図書館業務と無縁な業者の場合、現場スタッフだけが図書館業務や運営ノウハウを持っていて、本社の事務や営業社員が業務を把握していなかったり、理解できない事があります。これは非常に危険です。多少のトラブルや仕様外の対応の発生といったことは必ず起こりますから、その際に最終責任者である本社の社員が無知だったり、対応できないとなると、現場の混乱、ひいては契約そのものに影響し、自治体側も厳しい対応を取らざるを得なくなります。年度途中でそうしたことが起これば厄介です。年度途中でトラブルを起こし、ペナルティーを受けた業者も知っています。

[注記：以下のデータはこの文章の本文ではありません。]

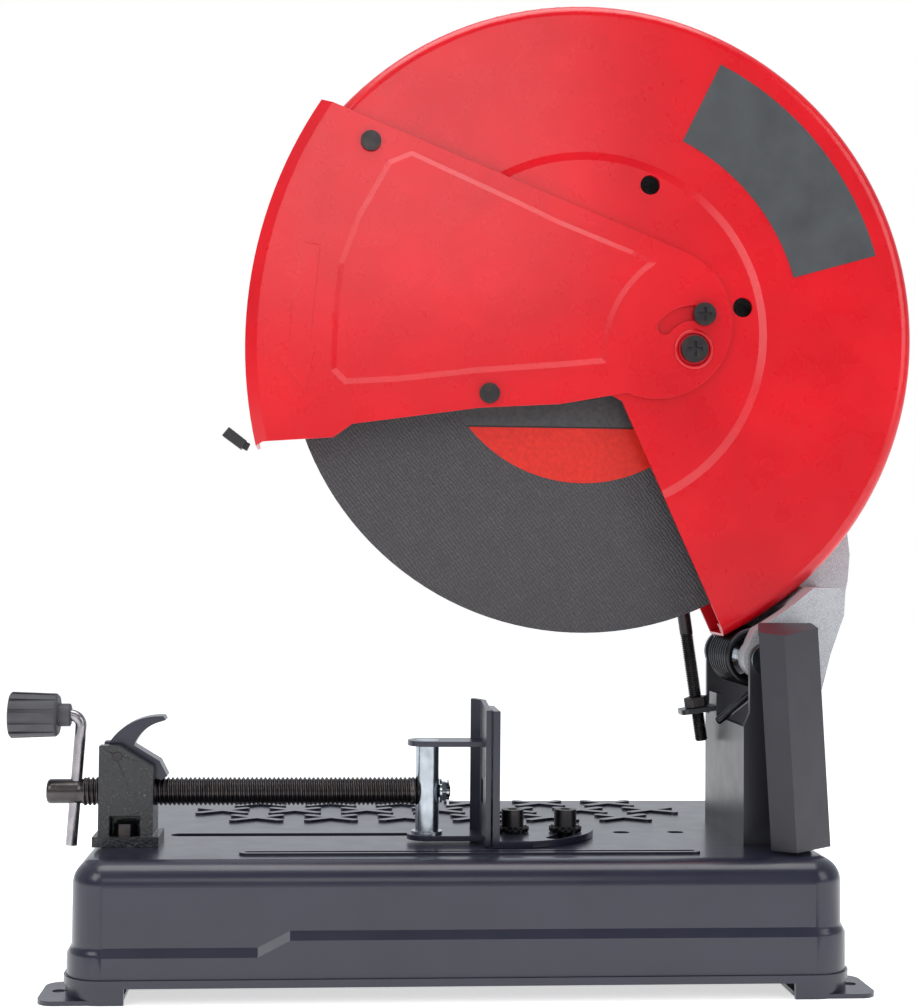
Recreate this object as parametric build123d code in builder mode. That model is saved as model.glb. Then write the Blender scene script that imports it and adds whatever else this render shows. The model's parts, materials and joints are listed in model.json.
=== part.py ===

これなら、非正規であっても直接雇用の学校司書を雇った方がまだマシです。それ位の財政的余裕はあるはずです。

応募する側も企業情報の事前収集には力を入れて下さい。現在の図書館界は、こうした事例がいつどこでも起こりえるわけですから、会社本来の事業内容と図書館業務がミスマッチしている場合は要警戒です。マッチしていたって怪しいのですから。


【補足】
●東京都入札情報サービスの使い方

[PC版]
1. メニューの入札(見積)経過情報を選ぶ
2. 必須条件の「物品等」にチェックを入れる
右にある「営業種目の一覧表」をクリック
「+委託・その他」を選ぶ
「+135事務支援」⇒「08図書等整理業務」を選択
中央にある「選択>>」をクリックすると右枠に項目が表示される
下にある「選択」をクリック
3. 必須条件の「開札(見積)日別選択」で確認したい月にチェックを入れる
4. 一番下にある「検索」をクリック
5. 検索結果が表示されます

[モバイル版]
1. メニューの入札(見積)経過情報を選ぶ
2. 調達区分
「物品」を選択
3. 業種営業種目の選択
「委託・その他」を選択
「事務支援」を選択→決定
4. 開札(見積)日別選択
「全ての年月」を選択→決定
さらに絞り込む項目に
5. 取り扱い部署の選択
「財務局」と「教育庁」と「教育長(高等学校)」を選択
6. 検索
7. 検索結果が表示されます

※モバイル版は、業種営業種目を詳細に絞り込めないため、他業種の結果も反映され、検索結果が多くなります。PC版の利用をお奨めします。